Scared -- In the end, it may very well be that you can toss all the other reasons aside and park my excuse bus right here. Because, as I look back on what I've written, they really are nothing more than excuses if I really want to making dating a priority (and honestly I'm not sure that I do, so there's that . . . I am friends with several single moms who have little or no interest in dating right now). After all, there is nothing wrong with being selective and I'm sure there are wonderful men out there (right?) who would make the cut, it would do me good to have more nights on which I dress up and go out instead of putting on pajama pants and watching Real Housewives or C-Span (maybe there's a guy out there who would love to watch C-Span with me . . . there's a small niche!), and I know I have friends who would help with watching my kids if the costs of a sitter are prohibitive. And maybe being scared is the hardest issue to admit. I feel like I've worked though my "stuff" but what if I still end up making a poor decision and end up in a bad relationship? What if my kids get attached to someone and it doesn't work out? What if upon actively trying to find someone, I discover there is no one to find?

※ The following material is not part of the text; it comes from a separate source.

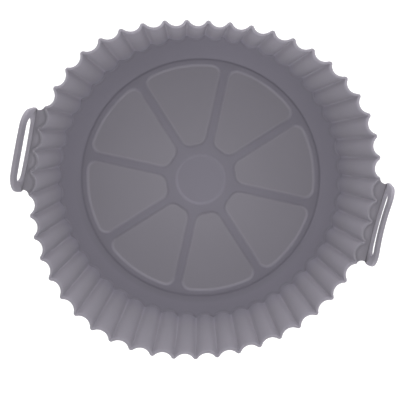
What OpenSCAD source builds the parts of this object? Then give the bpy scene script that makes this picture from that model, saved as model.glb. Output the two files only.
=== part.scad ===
// Fluted silicone liner for a round air fryer basket, moulded in one piece.
// Z is up from the table, the origin is under the middle of the floor,
// and the two lifting loops stand on the X axis. All sizes are millimetres.

/* [Body] */
// Diameter over the flute tips at the rim
rim_d = 200; // [190:1:220]
// Diameter over the flute tips at the foot of the wall
base_d = 176; // [168:1:182]
// Height of the rim above the table
height = 50; // [40:1:60]
// Thickness of the wall
wall_t = 1.2; // [1:0.1:1.6]
// Radius of the outer bottom edge
base_round = 3; // [2:0.5:4]

/* [Flutes] */
// Number of flutes round the wall
flute_n = 50; // [40:2:54]
// Depth of a flute at the rim
flute_depth_rim = 3.3; // [2.4:0.1:3.8]
// Depth of a flute at the foot of the wall
flute_depth_base = 1.9; // [1.4:0.1:2.4]
// Width of the outward tip left between two flutes
flute_tip_w = 1.8; // [1.4:0.1:2.6]

/* [Floor] */
// Thickness of the floor
floor_t = 1.8; // [1.2:0.1:2.4]
// Height of the ribs above the floor
rib_rise = 0.8; // [0.6:0.1:1.6]
// Diameter over the outer ring of ribs
ring_outer_d = 146.6; // [143:0.2:150]
// Diameter inside the outer ring
ring_inner_d = 140.2; // [130:0.2:142]
// Diameter over the ring round the hub
hub_ring_d = 41.4; // [37:0.2:48]
// Diameter of the hub, the round field inside that ring
hub_d = 31.4; // [24:0.2:34]
// Number of spokes
spoke_n = 8; // [6:1:10]
// Width of a spoke
spoke_w = 4; // [2:0.1:5]
// Radius where a spoke meets the outer ring
spoke_outer_r = 5; // [3:0.5:7]
// Radius where a spoke meets the ring round the hub
spoke_inner_r = 4; // [1.5:0.5:4.5]

/* [Loops] */
// Length of a lifting loop at its foot
loop_len = 48.8; // [46:0.2:54]
// Length of a loop at its top, before its corners are rounded
loop_top_len = 45.2; // [42:0.2:50]
// Height of a loop measured along its plate
loop_h = 19.2; // [17:0.2:24]
// Radius of a loop's two upper corners
loop_top_r = 11.6; // [6:0.2:12.4]
// Radius of a loop's two corners at its foot
loop_foot_r = 3.2; // [1:0.2:4]
// Width of the loop's bars above and below the slot
loop_bar_w = 4.4; // [3.6:0.1:5]
// Width of the loop's bars at the two ends of the slot
loop_end_w = 5.4; // [4:0.1:7]
// Thickness of the loop's plate
loop_t = 2.2; // [1.8:0.1:3]
// Angle of the plate above the horizontal
loop_lean = 78; // [70:1:86]
// Distance of the plate's foot outside the flute tips
loop_reach = 0.6; // [0.4:0.1:3]
// Depth that the plate's foot lies below the top of the web
loop_sink = 2.8; // [2.4:0.1:3.6]
// Thickness of the web that joins a loop to the wall
web_t = 2.2; // [1.6:0.1:2.4]
// Depth of the top of the web below the rim
web_drop = 0.8; // [0.4:0.1:1.4]
// Number of flutes that a web spans
web_flutes = 4; // [2:2:6]
// Width of the round hollow at each end of a web, measured outwards from the flute tip
web_hollow_w = 5.4; // [5.2:0.1:6.4]
// Depth of that hollow
web_hollow_depth = 1.8; // [1.2:0.1:2.4]

/* [Hidden] */
$fn = 64;
round_fn = 180;
overlap = 1;
rim_r = rim_d / 2;
base_r = base_d / 2;
slope = atan2(rim_r - base_r, height);
cavity_inset = wall_t / cos(slope);
cavity_round = base_round - wall_t;
spoke_half_angle = 180 / spoke_n;
flute_step = 360 / flute_n;
slot_h = loop_h - 2 * loop_bar_w;
slot_round = 0.45;
loop_foot_x = rim_r + loop_reach;
web_z = height - web_drop;
web_half_angle = web_flutes * flute_step / 2;
web_tip = rim_r * [cos(web_half_angle), sin(web_half_angle)];
web_root_x = web_tip[0] - 2 * flute_depth_rim;
web_hollow_r = (web_hollow_w * web_hollow_w / 4 + web_hollow_depth * web_hollow_depth) / (2 * web_hollow_depth);

// Radius of the plain cone over the flute tips at height z
function tip_r(z) = base_r + (rim_r - base_r) * z / height;

// Depth of a flute at height z
function flute_depth(z) = flute_depth_base + (flute_depth_rim - flute_depth_base) * z / height;

// Radius of the hollow that cuts a flute, from its depth and the width left for the tips
function flute_r(z) =
    let (half_chord = (PI * 2 * tip_r(z) / flute_n - flute_tip_w) / 2, depth = flute_depth(z))
    (half_chord * half_chord + depth * depth) / (2 * depth);

// Distance of a flute's own axis from the middle at height z
function flute_axis(z) = tip_r(z) + flute_r(z) - flute_depth(z);

// One tapered column on each flute's axis, grown by the given amount
module flute_columns(grow) {
    low = -overlap;
    high = height + 3 * overlap;
    run = flute_axis(high) - flute_axis(low);
    rise = high - low;
    for (k = [0 : flute_n - 1])
        rotate([0, 0, (k + 0.5) * flute_step])
            translate([flute_axis(low), 0, low])
                rotate([0, atan2(run, rise), 0])
                    cylinder(r1 = flute_r(low) + grow, r2 = flute_r(high) + grow, h = norm([run, rise]));
}

// Cone over the flute tips with its bottom edge rounded
module tip_cone(inset, foot_z, top_z, edge_r) {
    foot_r = tip_r(foot_z) - inset;
    edge_x = foot_r - edge_r * tan(45 - slope / 2);
    rotate_extrude($fn = round_fn)
        union() {
            difference() {
                polygon([[0, foot_z], [foot_r, foot_z], [tip_r(top_z) - inset, top_z], [0, top_z]]);
                polygon([
                    [edge_x, foot_z],
                    [edge_x, foot_z - overlap],
                    [foot_r + overlap, foot_z - overlap],
                    [foot_r + overlap, foot_z + edge_r * (1 - sin(slope))],
                    [edge_x + edge_r * cos(slope), foot_z + edge_r * (1 - sin(slope))],
                    [edge_x, foot_z + edge_r]
                ]);
            }
            translate([edge_x, foot_z + edge_r])
                circle(r = edge_r);
        }
}

// Plan of one field between two spokes, lying across the +X axis, its sides parallel to the spokes
module field_plan() {
    outer_r = ring_inner_d / 2;
    inner_r = hub_ring_d / 2;
    outer_off = spoke_w / 2 + spoke_outer_r;
    inner_off = spoke_w / 2 + spoke_inner_r;
    outer_along = sqrt(pow(outer_r - spoke_outer_r, 2) - outer_off * outer_off);
    inner_along = sqrt(pow(inner_r + spoke_inner_r, 2) - inner_off * inner_off);
    outer_turn = spoke_half_angle - atan2(outer_off, outer_along);
    reach_r = outer_r + overlap;
    difference() {
        union() {
            intersection() {
                circle(r = outer_r, $fn = round_fn);
                union()
                    for (side = [-1, 1])
                        polygon([
                            [0, 0],
                            [reach_r, 0],
                            [reach_r, side * reach_r * tan(outer_turn)],
                            side_point(outer_along, outer_off, side),
                            side_point(outer_along, spoke_w / 2, side),
                            side_point(inner_along, spoke_w / 2, side),
                            side_point(inner_along, inner_off, side)
                        ]);
            }
            for (side = [-1, 1]) {
                translate(side_point(outer_along, outer_off, side))
                    circle(r = spoke_outer_r);
                translate(side_point(inner_along, inner_off, side))
                    circle(r = spoke_inner_r);
            }
        }
        circle(r = inner_r, $fn = round_fn);
    }
}

// Point measured along a spoke's middle line and off it, towards the field
function side_point(along, off, side) = [
    along * cos(spoke_half_angle) + off * sin(spoke_half_angle),
    side * (along * sin(spoke_half_angle) - off * cos(spoke_half_angle))
];

// Wheel of ribs that stands on the floor: an outer ring, the spokes and the ring round the hub
module floor_ribs() {
    translate([0, 0, floor_t - overlap])
        linear_extrude(rib_rise + overlap)
            difference() {
                circle(d = ring_outer_d, $fn = round_fn);
                for (k = [0 : spoke_n - 1])
                    rotate([0, 0, (k + 0.5) * 2 * spoke_half_angle])
                        field_plan();
                circle(d = hub_d, $fn = round_fn);
            }
}

// Half the length of a loop's plate at a height above its foot
function loop_half(up) = (loop_len - (loop_len - loop_top_len) * up / loop_h) / 2;

// Outline that stands on the X axis: a straight foot, leaning ends and rounded corners
module arch_plan(foot_half, top_half, high, foot_r, top_r) {
    lean_in = foot_half - top_half;
    end_len = norm([high, lean_in]);
    end_facing = [high, lean_in] / end_len;
    foot_centre = [foot_half - foot_r * (end_len + lean_in) / high, foot_r];
    top_centre = [foot_half - (top_r * end_len + lean_in * (high - top_r)) / high, high - top_r];
    right = [
        [foot_centre[0], 0],
        foot_centre + foot_r * end_facing,
        top_centre + top_r * end_facing,
        [top_centre[0], high]
    ];
    polygon(concat(right, [for (i = [3 : -1 : 0]) [-right[i][0], right[i][1]]]));
    for (side = [-1, 1]) {
        translate([side * foot_centre[0], foot_centre[1]])
            circle(r = foot_r);
        translate([side * top_centre[0], top_centre[1]])
            circle(r = top_r);
    }
}

// Lifting loop on the +X side: a slotted plate that stands on the edge of the web
module loop_plate() {
    end_w = loop_end_w * norm([loop_h, (loop_len - loop_top_len) / 2]) / loop_h;
    slot_r = slot_round * slot_h;
    translate([loop_foot_x, 0, web_z - loop_sink])
        rotate([0, 90 - loop_lean, 0])
            rotate([90, 0, 90])
                linear_extrude(loop_t)
                    difference() {
                        arch_plan(loop_half(0), loop_half(loop_h), loop_h, loop_foot_r, loop_top_r);
                        translate([0, loop_bar_w])
                            arch_plan(
                                loop_half(loop_bar_w) - end_w,
                                loop_half(loop_bar_w + slot_h) - end_w,
                                slot_h,
                                slot_r,
                                slot_r
                            );
                    }
}

// Flat web that fills the flutes behind a loop, with a shallow round hollow at each end
module loop_web() {
    hollow_x = web_tip[0] + web_hollow_w / 2;
    hollow_y = web_tip[1] - web_hollow_depth + web_hollow_r;
    translate([0, 0, web_z - web_t])
        difference() {
            translate([web_root_x, -web_tip[1]])
                cube([loop_foot_x + overlap - web_root_x, 2 * web_tip[1], web_t]);
            for (side = [-1, 1])
                translate([hollow_x, side * hollow_y, -overlap])
                    cylinder(r = web_hollow_r, h = web_t + 2 * overlap);
        }
}

// Cone over the flute tips less the flutes between them
module outer_form() {
    difference() {
        tip_cone(0, 0, height, base_round);
        flute_columns(0);
    }
}

// Everything that is hollow above the floor
module cavity() {
    difference() {
        tip_cone(cavity_inset, floor_t, height + overlap, cavity_round);
        flute_columns(wall_t);
    }
}

module liner() {
    color([0.47, 0.46, 0.5])
        union() {
            difference() {
                union() {
                    outer_form();
                    for (turn = [0, 180])
                        rotate([0, 0, turn])
                            loop_web();
                }
                cavity();
            }
            floor_ribs();
            for (turn = [0, 180])
                rotate([0, 0, turn])
                    loop_plate();
        }
}

liner();
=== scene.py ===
import math

import bpy
import numpy as np
from mathutils import Matrix, Vector
from mathutils.geometry import delaunay_2d_cdt


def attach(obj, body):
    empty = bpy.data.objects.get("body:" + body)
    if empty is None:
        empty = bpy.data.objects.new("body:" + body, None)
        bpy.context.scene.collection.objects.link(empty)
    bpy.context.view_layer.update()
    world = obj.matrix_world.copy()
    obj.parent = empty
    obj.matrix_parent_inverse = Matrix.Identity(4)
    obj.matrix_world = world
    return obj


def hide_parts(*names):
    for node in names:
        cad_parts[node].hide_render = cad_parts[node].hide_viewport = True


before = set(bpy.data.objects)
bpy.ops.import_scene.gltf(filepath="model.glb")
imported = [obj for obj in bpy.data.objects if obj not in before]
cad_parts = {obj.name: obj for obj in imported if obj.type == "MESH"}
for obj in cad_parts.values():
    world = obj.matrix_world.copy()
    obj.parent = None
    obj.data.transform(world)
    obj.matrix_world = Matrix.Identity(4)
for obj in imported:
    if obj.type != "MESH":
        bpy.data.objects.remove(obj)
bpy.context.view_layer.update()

# Sizes are in millimetres. Tables that go round the liner start at +X, which is east, and are in degrees.
# North is +Y, at the top of the photograph. A tone is a factor on the colour of the silicone.
# Most tones below are painted light and shade: colour made lighter or darker to stand in for how the light
# falls.
MM = 0.001

# Sizes of the moulding, as in the part's source
RIM_R = 100.0
BASE_R = 88.0
HEIGHT = 50.0
WALL_T = 1.2
BASE_ROUND = 3.0
FLUTE_N = 50
FLUTE_DEPTH_RIM = 3.3
FLUTE_DEPTH_BASE = 1.9
FLUTE_TIP_W = 1.8
FLOOR_Z = 1.8
RIB_Z = 2.6
RING_OUTER_R = 73.3
RING_INNER_R = 70.1
HUB_RING_R = 20.7
HUB_R = 15.7
SPOKE_N = 8
SPOKE_W = 4.0
LOOP_H = 19.2
LOOP_TOP_R = 11.6
LOOP_FOOT_R = 3.2
LOOP_BAR_W = 4.4
LOOP_T = 2.2
LOOP_SINK = 2.8
SLOT_ROUND = 0.45
WEB_T = 2.2
WEB_DROP = 0.8
WEB_FLUTES = 4
WEB_HOLLOW_DEPTH = 1.8

# Sizes that a later look at the photograph made a little different from the part's source
FIELD_OUTER_CORNER_R = 6.0
FIELD_INNER_CORNER_R = 6.5
LOOP_LEN = 49.2
LOOP_TOP_LEN = 45.6
LOOP_NORTH_TOP_R = 8.8
LOOP_TOP_BAR_W = 5.7
LOOP_END_W = 5.5
# How far the slot lies north of the middle of its loop
SLOT_NORTH = 0.45
# Height of the ledge between the ribs and the wall
LEDGE_Z = 2.2
# How far the pattern of the floor lies off the middle of the moulding
FLOOR_SHIFT = (0.3, -0.1)

# Soft edges that the moulding has and the plain solid leaves out: radii of the lip's two edges, of the
# inner foot of the wall and of the bars of the loops, and the bevel round a web
LIP_R = 0.45
FOOT_R = 1.2
BAR_EDGE_R = 0.6
WEB_EDGE = 0.3
# How far the middle of the lip's rounded edge lies inside its sharp corner
LIP_CORNER = 0.13
# How far the corners of a web's hidden edge lie inside the flute tips, and how far the hollow at each end
# of a web goes on past the middle of the plate's foot
WEB_ROOT_INSET = 0.5
WEB_HOLLOW_PAST = 0.4
# Soft side of a rib towards a field: distance from the field's outline to the rib, share of the rib's
# height, and share of the painted highlight along the edge
RIB_SIDE = (
    (0.6, 1.0, 0.0),
    (0.35, 0.96, 0.2),
    (0.0, 0.8, 0.5),
    (-0.4, 0.5, 0.85),
    (-0.8, 0.2, 1.0),
    (-1.15, 0.04, 1.0),
    (-1.5, 0.0, 0.6),
    (-2.0, 0.0, 0.0),
)
# Soft step outside the ring of ribs: distance outside the ring, and share of the step's height
RING_STEP = ((1.5, 0.0), (0.8, 0.0), (0.45, 0.1), (0.15, 0.35), (-0.15, 0.65), (-0.45, 0.9), (-0.8, 1.0))

# Tones of the floor: the ribs, the fields with their painted light that changes to the south and to both
# sides, and the hub with its painted light that changes to the east
RIB_TONE = 0.93
FIELD_TONE = 1.079
FIELD_SOUTH = 0.016
FIELD_ACROSS = 0.02
HUB_TONE = 0.99
HUB_EAST = 0.018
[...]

Please don't let this post leave the impression that I sit at my desk all day lamenting the fact that I don't have a man by my side. My life is filled with amazing friends, a job I find challenging and fulfilling with co-workers who are like family, and two kids who I tell every day that it is such an honor to be their mom. Wanting to date is not something that crosses my mind every day. It's just that this "divorce-a-versary" has prompted some reflection on where I am and where I thought I would be. And I think that having an adult social life would be nice again. Along those lines, I don't think I will be single forever. I believe I'm date-able. I'm smart, independent, and kind of hilarious given the appropriate audience. If I do want to date in 2017, though, I will need to work on getting past some of the excuses above. Because that's all they are. Then maybe, next year, I won't be the reason yet again that we need to make reservations for an odd number of people at the office Christmas dinner!

If you went through a divorce and have young kids, how did you get back into dating? Was it an intentional effort on your part or something that happened unexpectedly? If you aren't dating, is that a choice you made? If you grew up in a single parent home, do you remember your parent dating? What was that like for you? I would love to hear your thoughts! 

Or, maybe you are reading this and thinking, "Sarah, why would I share the answers to any of these questions publicly and what made you think you should write about all of this to begin with?" I get that, too. 

And, if you know a great single guy in his late-thirties to around fifty or so who likes children but doesn't want any more kids, who can appreciate or at least tolerate my obscure historical and pop culture references, who likes to learn from books and people and new places, who lives within 50 miles of the greater Nashville area, and who likes long walks on the beach (I feel like that always should be included, don't you?), let me know!